Der folgende Gedanke lohnt einer genaueren Erwägung: Ist es möglich, dass wir »die Leser« überhaupt nicht kennen – und überhaupt nicht wissen, was die eigentlich wollen? Ist denkbar, dass wir ein völlig falsches Bild von »ihnen« haben? Gar überhaupt keine Ahnung über sie? Kann es sein, dass wir unser – zuweilen leicht verzerrtes – Selbstbild auf sie adaptieren, dass wir sie gar mit uns verwechseln? Dass wir, wenn wir denken, wir würden für sie schreiben, es tatsächlich doch für uns selbst tun? Damit ist nicht jene Naivität gemeint, die viele, die auf den Markt zu drängen versuchen, wie einen Schutzschirm vor sich herzutragen: Ich muss gehört werden. Das hier ist wichtig, sogar entscheidend. Ohne meinen Text geht der Welt etwas verloren. Sondern eher der diffuse Irrglaube, man wüsste sehr viel besser als jedermann sonst, was als Lektüre erwünscht ist und was nicht. Schließlich stellt man sie her. Das qualifiziert. Oder?

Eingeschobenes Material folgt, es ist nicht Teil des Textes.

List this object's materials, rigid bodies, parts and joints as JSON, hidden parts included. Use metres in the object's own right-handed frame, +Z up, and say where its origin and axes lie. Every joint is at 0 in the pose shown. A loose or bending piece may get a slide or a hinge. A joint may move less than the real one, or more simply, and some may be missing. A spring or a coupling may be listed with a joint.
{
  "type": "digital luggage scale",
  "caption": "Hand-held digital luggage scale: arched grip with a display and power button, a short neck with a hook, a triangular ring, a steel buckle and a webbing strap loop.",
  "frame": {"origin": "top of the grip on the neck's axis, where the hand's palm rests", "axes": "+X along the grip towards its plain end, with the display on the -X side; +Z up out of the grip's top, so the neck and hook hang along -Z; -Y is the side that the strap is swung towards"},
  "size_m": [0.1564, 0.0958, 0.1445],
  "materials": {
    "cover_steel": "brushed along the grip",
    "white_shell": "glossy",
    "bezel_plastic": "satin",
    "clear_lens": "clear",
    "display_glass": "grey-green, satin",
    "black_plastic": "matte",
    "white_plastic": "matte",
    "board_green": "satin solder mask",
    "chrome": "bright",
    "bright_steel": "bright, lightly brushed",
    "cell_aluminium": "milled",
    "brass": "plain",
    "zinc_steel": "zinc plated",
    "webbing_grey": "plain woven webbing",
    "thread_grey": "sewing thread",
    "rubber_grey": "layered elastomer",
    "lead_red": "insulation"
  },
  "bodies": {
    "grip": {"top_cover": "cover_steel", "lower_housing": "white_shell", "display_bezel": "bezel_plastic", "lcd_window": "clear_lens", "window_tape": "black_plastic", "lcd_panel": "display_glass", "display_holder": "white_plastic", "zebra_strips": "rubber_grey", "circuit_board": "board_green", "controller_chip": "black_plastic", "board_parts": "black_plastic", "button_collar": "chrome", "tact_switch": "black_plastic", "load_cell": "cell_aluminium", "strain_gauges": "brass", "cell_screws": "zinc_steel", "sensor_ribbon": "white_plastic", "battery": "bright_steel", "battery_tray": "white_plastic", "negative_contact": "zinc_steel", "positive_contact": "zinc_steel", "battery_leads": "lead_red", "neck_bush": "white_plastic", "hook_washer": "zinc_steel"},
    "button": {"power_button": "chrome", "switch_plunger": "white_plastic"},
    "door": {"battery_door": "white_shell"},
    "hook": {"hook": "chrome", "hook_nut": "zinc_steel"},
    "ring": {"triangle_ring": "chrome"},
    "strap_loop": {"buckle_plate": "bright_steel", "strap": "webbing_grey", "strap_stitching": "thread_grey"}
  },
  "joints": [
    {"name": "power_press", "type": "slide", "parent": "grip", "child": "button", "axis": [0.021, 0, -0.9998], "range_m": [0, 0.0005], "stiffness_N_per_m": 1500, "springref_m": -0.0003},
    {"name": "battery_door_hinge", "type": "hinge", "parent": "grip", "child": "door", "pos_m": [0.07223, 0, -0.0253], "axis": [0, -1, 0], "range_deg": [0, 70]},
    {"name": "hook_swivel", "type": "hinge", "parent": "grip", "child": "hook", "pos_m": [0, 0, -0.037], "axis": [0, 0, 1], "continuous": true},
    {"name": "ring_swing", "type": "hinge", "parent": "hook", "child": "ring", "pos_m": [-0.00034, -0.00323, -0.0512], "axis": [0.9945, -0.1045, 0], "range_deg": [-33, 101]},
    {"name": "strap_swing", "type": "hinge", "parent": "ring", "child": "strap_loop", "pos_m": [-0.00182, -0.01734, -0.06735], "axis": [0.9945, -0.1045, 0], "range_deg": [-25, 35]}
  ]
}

Man greife sich irgendeinen guten, intelligenten Unterhaltungsroman aus dem Regal und stelle sich die Frage, ob der Autor tatsächlich so gedacht haben mag, wie im vorigen Absatz skizziert wurde, als er dieses Buch geschrieben hat. Dieses Experiment lässt sich sogar mit »gehobener« Literatur wiederholen. In ihren Widersprüchen gegen alles, was das Wort »Markt« enthält, kaprizieren sich die wortgewaltigen, bisher unveröffentlichten (oder per BoD oder in Kleinstverlagen publizierten) Neuautoren ja gebetsmühlenartig auf solche Beispiele. Rowling wurde dutzendfach abgelehnt, Goethe hat seine ersten Veröffentlichungen selbst bezahlt, und dann fallen noch Namen wie Grass, Böll, Brecht, Mann, Kafka und so weiter. Mit Verlaub, wer wie Franz Kafka oder Thomas Mann schreibt (oder entsprechend adaptiert auf die heutige Zeit etwas wirklich Bahnbrechendes vorzulegen hat), der treibt sich nicht in Autorenforen herum oder kommentiert Sachbeiträge auf literaturcafe.de. Woran diese Leute arbeiten ist das, woran alle arbeiten: Historische Romane, Gestaltwandler-Epigonen, unterhaltende Gegenwartsliteratur, ChickLit, Liebesgeschichten, Krimis, Thriller, Science Fiction und Fantasy. Nennen wir es: Gebrauchsliteratur. Möglicherweise Texte, die eine gewisse Zeit überdauern. Darunter vielleicht einige Perlen, die ganze Generationen beeinflussen werden. Aber in der Hauptsache Erzählungen nach klassischem Muster, einem der zwanzig bis dreißig Masterplots folgend, mit leicht veränderter Dramaturgie, neuem Personal und anderen Schauplätzen.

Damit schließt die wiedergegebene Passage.